--- Data section ---
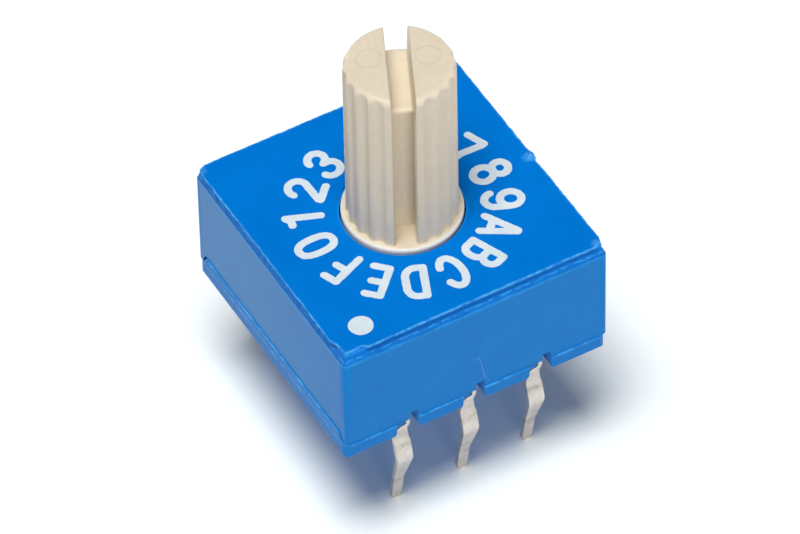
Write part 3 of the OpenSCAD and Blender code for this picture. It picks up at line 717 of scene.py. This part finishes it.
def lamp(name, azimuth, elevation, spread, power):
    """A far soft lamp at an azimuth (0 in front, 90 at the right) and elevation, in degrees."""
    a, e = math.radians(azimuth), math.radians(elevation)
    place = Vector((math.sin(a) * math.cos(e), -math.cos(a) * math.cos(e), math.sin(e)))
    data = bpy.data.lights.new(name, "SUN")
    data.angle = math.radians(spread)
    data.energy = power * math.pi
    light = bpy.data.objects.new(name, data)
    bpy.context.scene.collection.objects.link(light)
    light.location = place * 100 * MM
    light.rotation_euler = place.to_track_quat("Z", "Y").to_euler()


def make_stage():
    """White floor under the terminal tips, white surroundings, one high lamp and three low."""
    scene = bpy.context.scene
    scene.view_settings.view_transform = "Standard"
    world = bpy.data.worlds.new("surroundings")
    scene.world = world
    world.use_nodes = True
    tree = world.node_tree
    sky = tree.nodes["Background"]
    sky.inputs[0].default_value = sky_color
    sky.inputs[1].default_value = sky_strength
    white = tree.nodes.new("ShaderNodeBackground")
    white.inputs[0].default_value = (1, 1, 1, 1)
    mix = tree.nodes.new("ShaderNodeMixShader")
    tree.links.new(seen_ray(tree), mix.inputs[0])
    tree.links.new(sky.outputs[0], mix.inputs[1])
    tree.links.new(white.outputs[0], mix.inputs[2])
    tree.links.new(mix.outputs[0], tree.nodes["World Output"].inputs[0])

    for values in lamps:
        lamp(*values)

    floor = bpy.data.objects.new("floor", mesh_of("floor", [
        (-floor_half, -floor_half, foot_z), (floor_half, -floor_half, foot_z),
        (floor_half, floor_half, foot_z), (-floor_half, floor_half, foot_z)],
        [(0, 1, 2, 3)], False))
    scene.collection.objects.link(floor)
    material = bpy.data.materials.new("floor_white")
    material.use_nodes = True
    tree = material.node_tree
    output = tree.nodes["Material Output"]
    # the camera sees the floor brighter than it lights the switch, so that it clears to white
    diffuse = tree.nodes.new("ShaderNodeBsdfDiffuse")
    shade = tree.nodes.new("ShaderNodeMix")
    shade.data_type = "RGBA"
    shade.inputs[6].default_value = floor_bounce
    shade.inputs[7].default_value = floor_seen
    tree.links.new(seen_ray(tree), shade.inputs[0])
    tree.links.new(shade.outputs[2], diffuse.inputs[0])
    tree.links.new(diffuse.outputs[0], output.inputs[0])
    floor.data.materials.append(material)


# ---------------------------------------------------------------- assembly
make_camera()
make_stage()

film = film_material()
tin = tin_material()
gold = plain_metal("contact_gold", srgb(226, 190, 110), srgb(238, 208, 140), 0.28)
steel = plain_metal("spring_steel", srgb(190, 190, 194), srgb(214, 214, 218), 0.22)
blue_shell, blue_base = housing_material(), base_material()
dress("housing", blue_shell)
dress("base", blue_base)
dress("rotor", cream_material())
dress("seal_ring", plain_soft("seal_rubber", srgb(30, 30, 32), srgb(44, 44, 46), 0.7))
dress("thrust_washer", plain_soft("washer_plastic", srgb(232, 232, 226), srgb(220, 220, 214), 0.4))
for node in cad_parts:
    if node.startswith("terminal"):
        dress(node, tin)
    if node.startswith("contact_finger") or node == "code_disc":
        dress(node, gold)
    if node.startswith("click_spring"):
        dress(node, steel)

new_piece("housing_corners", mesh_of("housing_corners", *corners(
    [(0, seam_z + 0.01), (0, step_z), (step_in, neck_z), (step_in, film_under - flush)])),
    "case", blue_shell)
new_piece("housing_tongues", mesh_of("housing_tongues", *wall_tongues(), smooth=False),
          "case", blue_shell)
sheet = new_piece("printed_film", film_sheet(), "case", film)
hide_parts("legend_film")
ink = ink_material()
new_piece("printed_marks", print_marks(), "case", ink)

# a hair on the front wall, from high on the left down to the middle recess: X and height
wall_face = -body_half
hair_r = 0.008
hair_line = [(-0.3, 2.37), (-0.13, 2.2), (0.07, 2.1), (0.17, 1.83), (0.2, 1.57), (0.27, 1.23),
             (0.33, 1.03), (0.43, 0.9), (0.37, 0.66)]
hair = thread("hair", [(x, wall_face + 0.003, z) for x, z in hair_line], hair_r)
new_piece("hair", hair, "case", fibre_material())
---
▸ **Your task**: Copy the material above, line for line.

▸ **Exercise answer**:
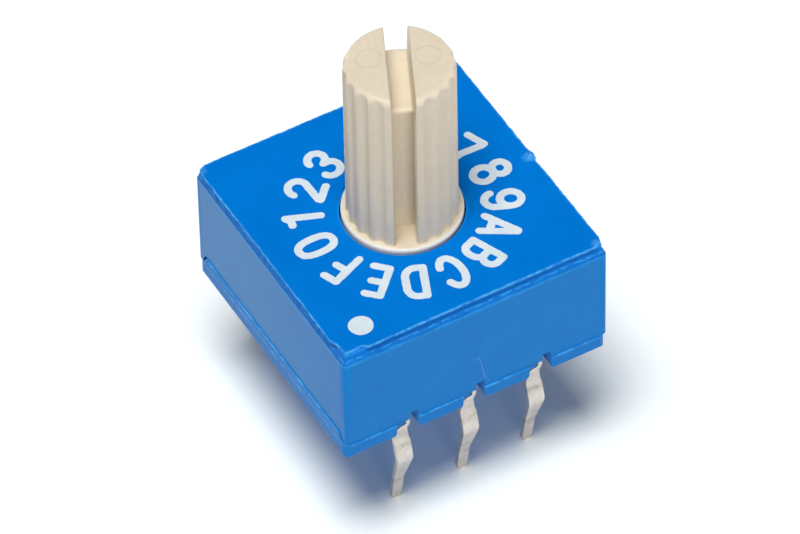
Write part 3 of the OpenSCAD and Blender code for this picture. It picks up at line 717 of scene.py. This part finishes it.
def lamp(name, azimuth, elevation, spread, power):
    """A far soft lamp at an azimuth (0 in front, 90 at the right) and elevation, in degrees."""
    a, e = math.radians(azimuth), math.radians(elevation)
    place = Vector((math.sin(a) * math.cos(e), -math.cos(a) * math.cos(e), math.sin(e)))
    data = bpy.data.lights.new(name, "SUN")
    data.angle = math.radians(spread)
    data.energy = power * math.pi
    light = bpy.data.objects.new(name, data)
    bpy.context.scene.collection.objects.link(light)
    light.location = place * 100 * MM
    light.rotation_euler = place.to_track_quat("Z", "Y").to_euler()


def make_stage():
    """White floor under the terminal tips, white surroundings, one high lamp and three low."""
    scene = bpy.context.scene
    scene.view_settings.view_transform = "Standard"
    world = bpy.data.worlds.new("surroundings")
    scene.world = world
    world.use_nodes = True
    tree = world.node_tree
    sky = tree.nodes["Background"]
    sky.inputs[0].default_value = sky_color
    sky.inputs[1].default_value = sky_strength
    white = tree.nodes.new("ShaderNodeBackground")
    white.inputs[0].default_value = (1, 1, 1, 1)
    mix = tree.nodes.new("ShaderNodeMixShader")
    tree.links.new(seen_ray(tree), mix.inputs[0])
    tree.links.new(sky.outputs[0], mix.inputs[1])
    tree.links.new(white.outputs[0], mix.inputs[2])
    tree.links.new(mix.outputs[0], tree.nodes["World Output"].inputs[0])

    for values in lamps:
        lamp(*values)

    floor = bpy.data.objects.new("floor", mesh_of("floor", [
        (-floor_half, -floor_half, foot_z), (floor_half, -floor_half, foot_z),
        (floor_half, floor_half, foot_z), (-floor_half, floor_half, foot_z)],
        [(0, 1, 2, 3)], False))
    scene.collection.objects.link(floor)
    material = bpy.data.materials.new("floor_white")
    material.use_nodes = True
    tree = material.node_tree
    output = tree.nodes["Material Output"]
    # the camera sees the floor brighter than it lights the switch, so that it clears to white
    diffuse = tree.nodes.new("ShaderNodeBsdfDiffuse")
    shade = tree.nodes.new("ShaderNodeMix")
    shade.data_type = "RGBA"
    shade.inputs[6].default_value = floor_bounce
    shade.inputs[7].default_value = floor_seen
    tree.links.new(seen_ray(tree), shade.inputs[0])
    tree.links.new(shade.outputs[2], diffuse.inputs[0])
    tree.links.new(diffuse.outputs[0], output.inputs[0])
    floor.data.materials.append(material)


# ---------------------------------------------------------------- assembly
make_camera()
make_stage()

film = film_material()
tin = tin_material()
gold = plain_metal("contact_gold", srgb(226, 190, 110), srgb(238, 208, 140), 0.28)
steel = plain_metal("spring_steel", srgb(190, 190, 194), srgb(214, 214, 218), 0.22)
blue_shell, blue_base = housing_material(), base_material()
dress("housing", blue_shell)
dress("base", blue_base)
dress("rotor", cream_material())
dress("seal_ring", plain_soft("seal_rubber", srgb(30, 30, 32), srgb(44, 44, 46), 0.7))
dress("thrust_washer", plain_soft("washer_plastic", srgb(232, 232, 226), srgb(220, 220, 214), 0.4))
for node in cad_parts:
    if node.startswith("terminal"):
        dress(node, tin)
    if node.startswith("contact_finger") or node == "code_disc":
        dress(node, gold)
    if node.startswith("click_spring"):
        dress(node, steel)

new_piece("housing_corners", mesh_of("housing_corners", *corners(
    [(0, seam_z + 0.01), (0, step_z), (step_in, neck_z), (step_in, film_under - flush)])),
    "case", blue_shell)
new_piece("housing_tongues", mesh_of("housing_tongues", *wall_tongues(), smooth=False),
          "case", blue_shell)
sheet = new_piece("printed_film", film_sheet(), "case", film)
hide_parts("legend_film")
ink = ink_material()
new_piece("printed_marks", print_marks(), "case", ink)

# a hair on the front wall, from high on the left down to the middle recess: X and height
wall_face = -body_half
hair_r = 0.008
hair_line = [(-0.3, 2.37), (-0.13, 2.2), (0.07, 2.1), (0.17, 1.83), (0.2, 1.57), (0.27, 1.23),
             (0.33, 1.03), (0.43, 0.9), (0.37, 0.66)]
hair = thread("hair", [(x, wall_face + 0.003, z) for x, z in hair_line], hair_r)
new_piece("hair", hair, "case", fibre_material())